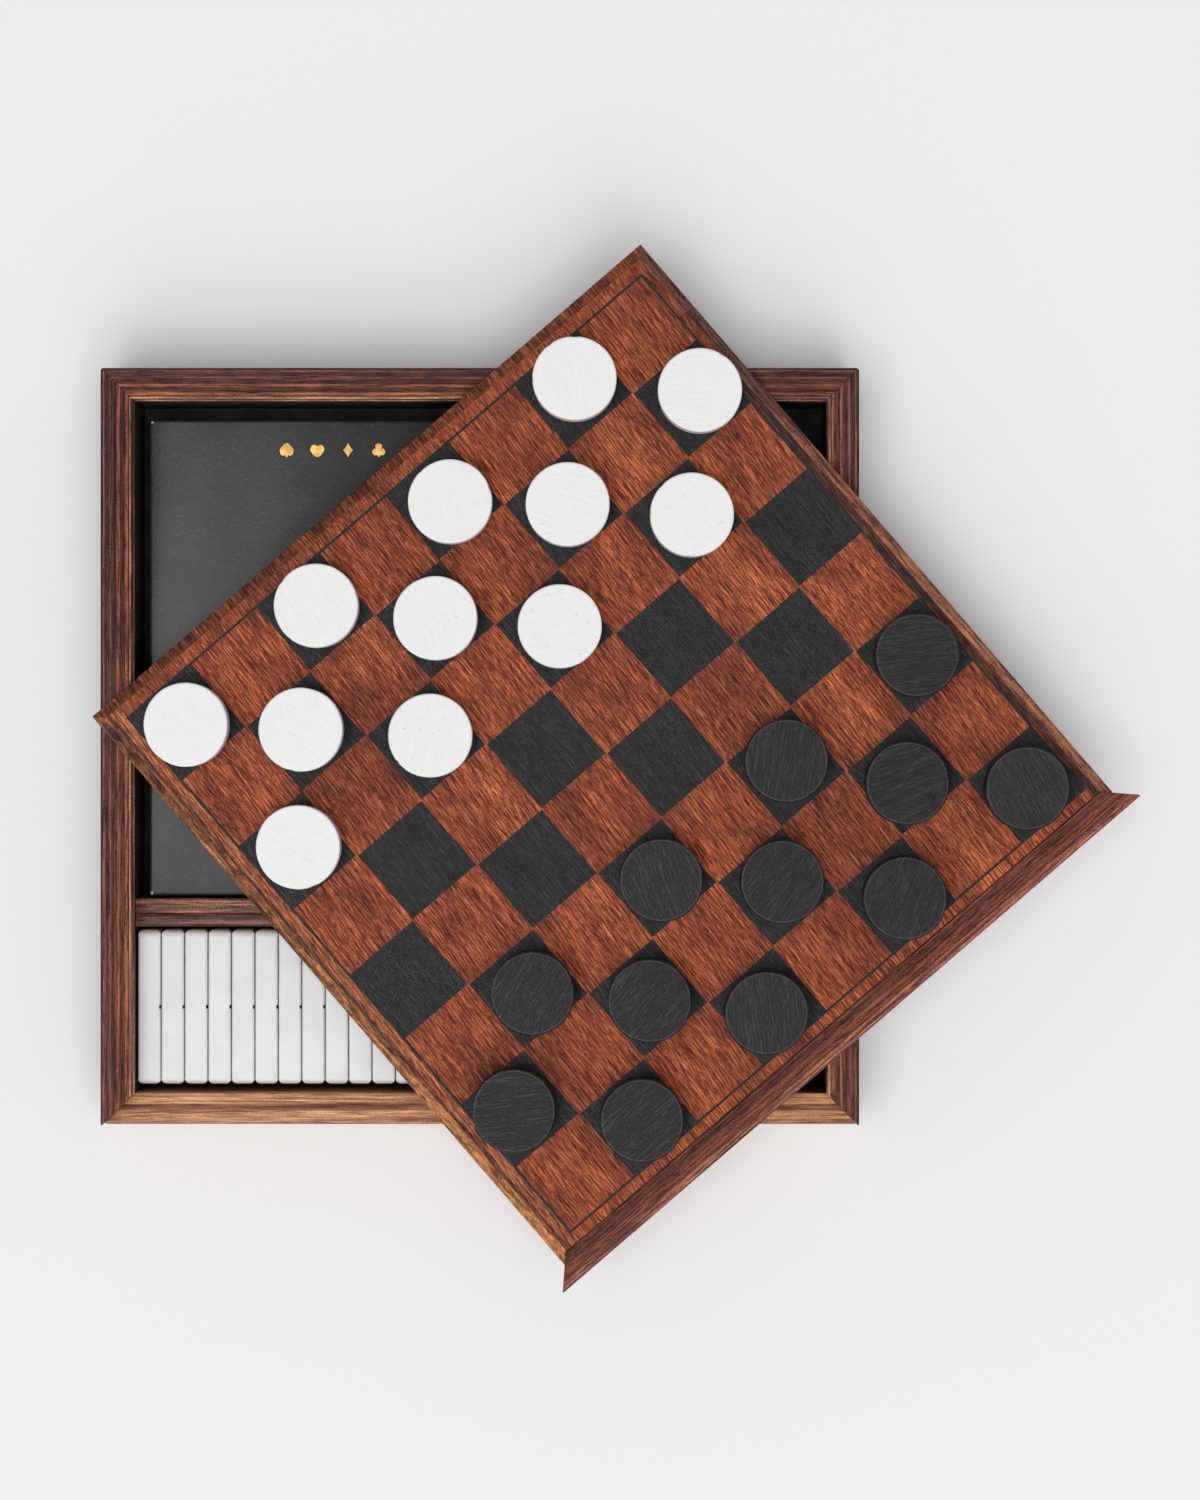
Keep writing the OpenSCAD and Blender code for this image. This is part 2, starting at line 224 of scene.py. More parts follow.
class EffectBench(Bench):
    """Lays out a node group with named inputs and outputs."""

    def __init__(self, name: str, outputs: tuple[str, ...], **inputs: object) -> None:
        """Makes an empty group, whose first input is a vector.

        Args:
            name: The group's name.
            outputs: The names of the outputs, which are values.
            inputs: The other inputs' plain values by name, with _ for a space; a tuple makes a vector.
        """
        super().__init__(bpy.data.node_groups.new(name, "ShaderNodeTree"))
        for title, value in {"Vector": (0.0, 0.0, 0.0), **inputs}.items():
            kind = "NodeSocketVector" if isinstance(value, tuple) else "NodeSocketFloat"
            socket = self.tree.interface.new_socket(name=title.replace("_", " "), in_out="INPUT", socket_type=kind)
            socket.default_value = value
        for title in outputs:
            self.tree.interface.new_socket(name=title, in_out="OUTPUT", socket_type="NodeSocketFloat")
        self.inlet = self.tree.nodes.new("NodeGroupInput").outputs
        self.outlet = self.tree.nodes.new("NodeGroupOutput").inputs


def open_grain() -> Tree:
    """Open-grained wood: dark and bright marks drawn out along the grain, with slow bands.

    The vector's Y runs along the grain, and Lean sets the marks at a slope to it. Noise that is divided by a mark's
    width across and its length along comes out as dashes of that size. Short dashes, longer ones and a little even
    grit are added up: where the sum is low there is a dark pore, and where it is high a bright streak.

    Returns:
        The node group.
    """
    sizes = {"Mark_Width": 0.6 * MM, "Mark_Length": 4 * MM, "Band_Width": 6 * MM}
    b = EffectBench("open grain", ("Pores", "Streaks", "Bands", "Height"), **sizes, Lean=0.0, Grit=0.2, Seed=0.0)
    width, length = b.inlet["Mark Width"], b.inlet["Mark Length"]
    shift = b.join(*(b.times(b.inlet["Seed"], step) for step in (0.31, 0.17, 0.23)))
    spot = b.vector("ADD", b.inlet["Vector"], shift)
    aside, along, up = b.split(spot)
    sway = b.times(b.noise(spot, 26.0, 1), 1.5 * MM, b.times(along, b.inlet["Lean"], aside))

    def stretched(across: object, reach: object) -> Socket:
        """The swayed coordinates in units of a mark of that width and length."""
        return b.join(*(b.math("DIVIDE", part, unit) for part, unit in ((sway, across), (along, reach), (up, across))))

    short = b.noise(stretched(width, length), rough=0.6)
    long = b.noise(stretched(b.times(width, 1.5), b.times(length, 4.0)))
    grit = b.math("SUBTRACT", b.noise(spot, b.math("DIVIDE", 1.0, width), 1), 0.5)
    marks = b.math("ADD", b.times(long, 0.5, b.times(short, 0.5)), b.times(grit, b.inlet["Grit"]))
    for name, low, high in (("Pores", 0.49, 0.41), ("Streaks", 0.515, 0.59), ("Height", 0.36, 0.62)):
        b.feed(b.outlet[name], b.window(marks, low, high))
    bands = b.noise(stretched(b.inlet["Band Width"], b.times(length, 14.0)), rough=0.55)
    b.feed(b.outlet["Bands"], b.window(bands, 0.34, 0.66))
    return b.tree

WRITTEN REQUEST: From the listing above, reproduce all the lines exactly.

PROBLEM SOLUTION:
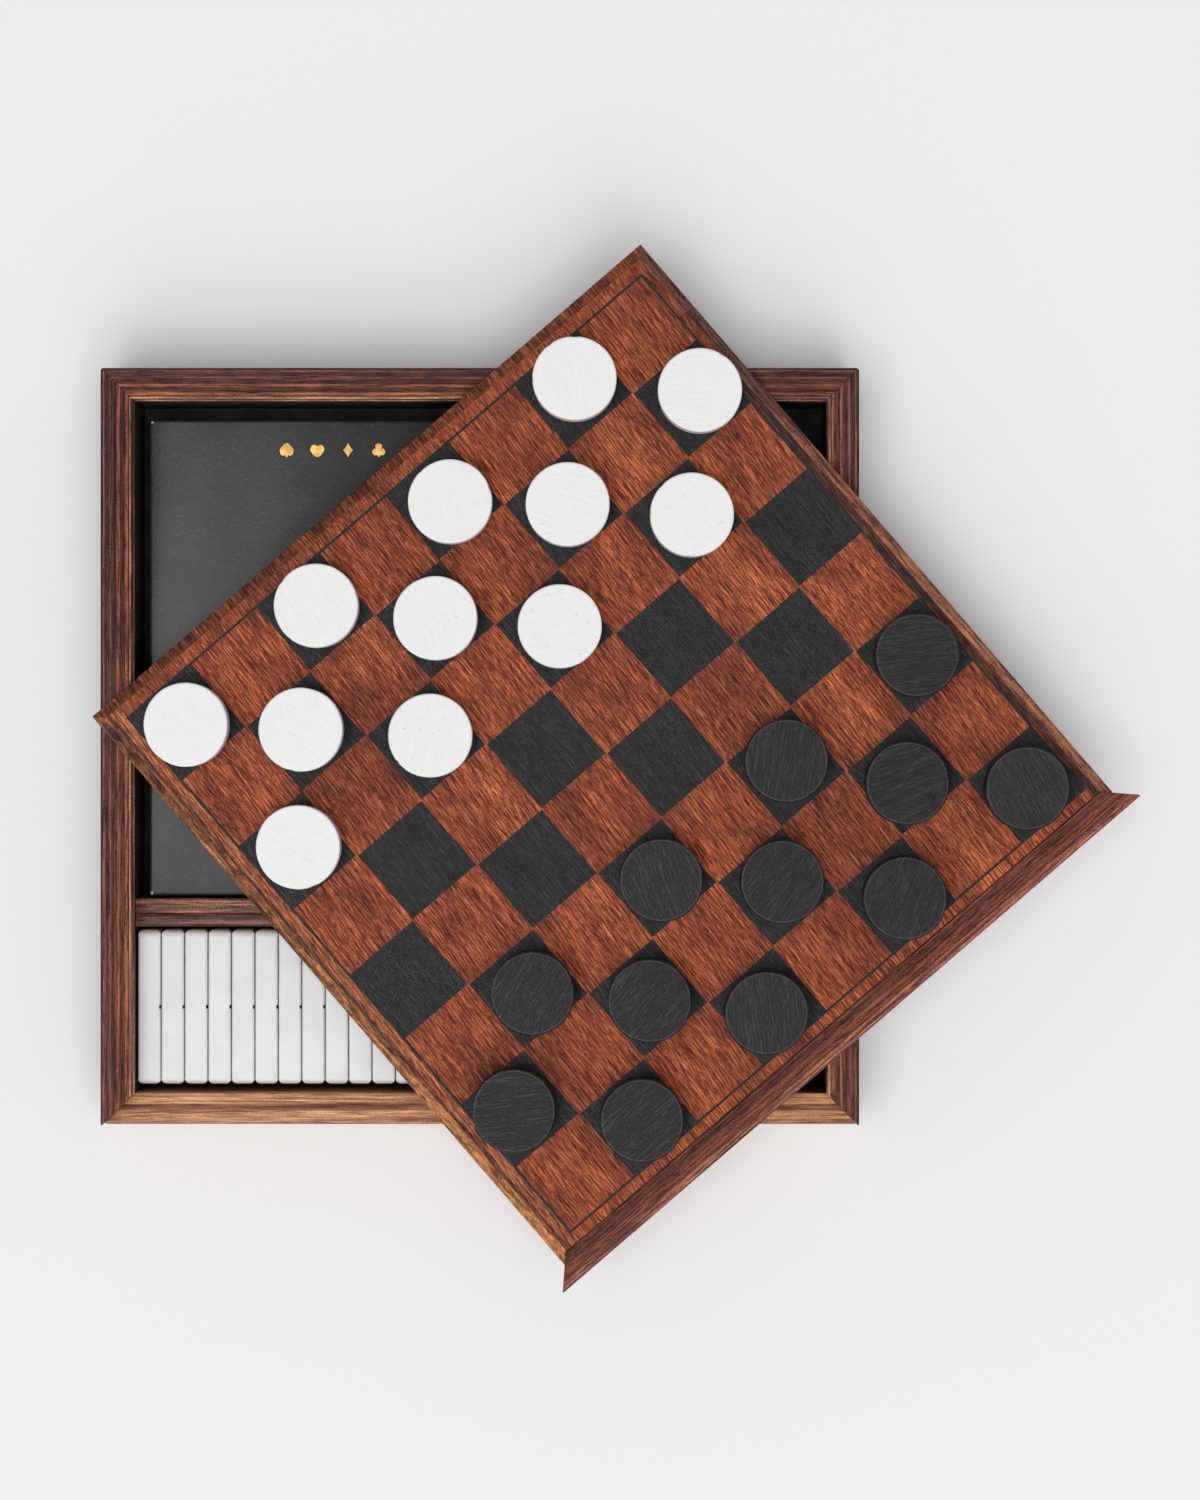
Keep writing the OpenSCAD and Blender code for this image. This is part 2, starting at line 224 of scene.py. More parts follow.
class EffectBench(Bench):
    """Lays out a node group with named inputs and outputs."""

    def __init__(self, name: str, outputs: tuple[str, ...], **inputs: object) -> None:
        """Makes an empty group, whose first input is a vector.

        Args:
            name: The group's name.
            outputs: The names of the outputs, which are values.
            inputs: The other inputs' plain values by name, with _ for a space; a tuple makes a vector.
        """
        super().__init__(bpy.data.node_groups.new(name, "ShaderNodeTree"))
        for title, value in {"Vector": (0.0, 0.0, 0.0), **inputs}.items():
            kind = "NodeSocketVector" if isinstance(value, tuple) else "NodeSocketFloat"
            socket = self.tree.interface.new_socket(name=title.replace("_", " "), in_out="INPUT", socket_type=kind)
            socket.default_value = value
        for title in outputs:
            self.tree.interface.new_socket(name=title, in_out="OUTPUT", socket_type="NodeSocketFloat")
        self.inlet = self.tree.nodes.new("NodeGroupInput").outputs
        self.outlet = self.tree.nodes.new("NodeGroupOutput").inputs


def open_grain() -> Tree:
    """Open-grained wood: dark and bright marks drawn out along the grain, with slow bands.

    The vector's Y runs along the grain, and Lean sets the marks at a slope to it. Noise that is divided by a mark's
    width across and its length along comes out as dashes of that size. Short dashes, longer ones and a little even
    grit are added up: where the sum is low there is a dark pore, and where it is high a bright streak.

    Returns:
        The node group.
    """
    sizes = {"Mark_Width": 0.6 * MM, "Mark_Length": 4 * MM, "Band_Width": 6 * MM}
    b = EffectBench("open grain", ("Pores", "Streaks", "Bands", "Height"), **sizes, Lean=0.0, Grit=0.2, Seed=0.0)
    width, length = b.inlet["Mark Width"], b.inlet["Mark Length"]
    shift = b.join(*(b.times(b.inlet["Seed"], step) for step in (0.31, 0.17, 0.23)))
    spot = b.vector("ADD", b.inlet["Vector"], shift)
    aside, along, up = b.split(spot)
    sway = b.times(b.noise(spot, 26.0, 1), 1.5 * MM, b.times(along, b.inlet["Lean"], aside))

    def stretched(across: object, reach: object) -> Socket:
        """The swayed coordinates in units of a mark of that width and length."""
        return b.join(*(b.math("DIVIDE", part, unit) for part, unit in ((sway, across), (along, reach), (up, across))))

    short = b.noise(stretched(width, length), rough=0.6)
    long = b.noise(stretched(b.times(width, 1.5), b.times(length, 4.0)))
    grit = b.math("SUBTRACT", b.noise(spot, b.math("DIVIDE", 1.0, width), 1), 0.5)
    marks = b.math("ADD", b.times(long, 0.5, b.times(short, 0.5)), b.times(grit, b.inlet["Grit"]))
    for name, low, high in (("Pores", 0.49, 0.41), ("Streaks", 0.515, 0.59), ("Height", 0.36, 0.62)):
        b.feed(b.outlet[name], b.window(marks, low, high))
    bands = b.noise(stretched(b.inlet["Band Width"], b.times(length, 14.0)), rough=0.55)
    b.feed(b.outlet["Bands"], b.window(bands, 0.34, 0.66))
    return b.tree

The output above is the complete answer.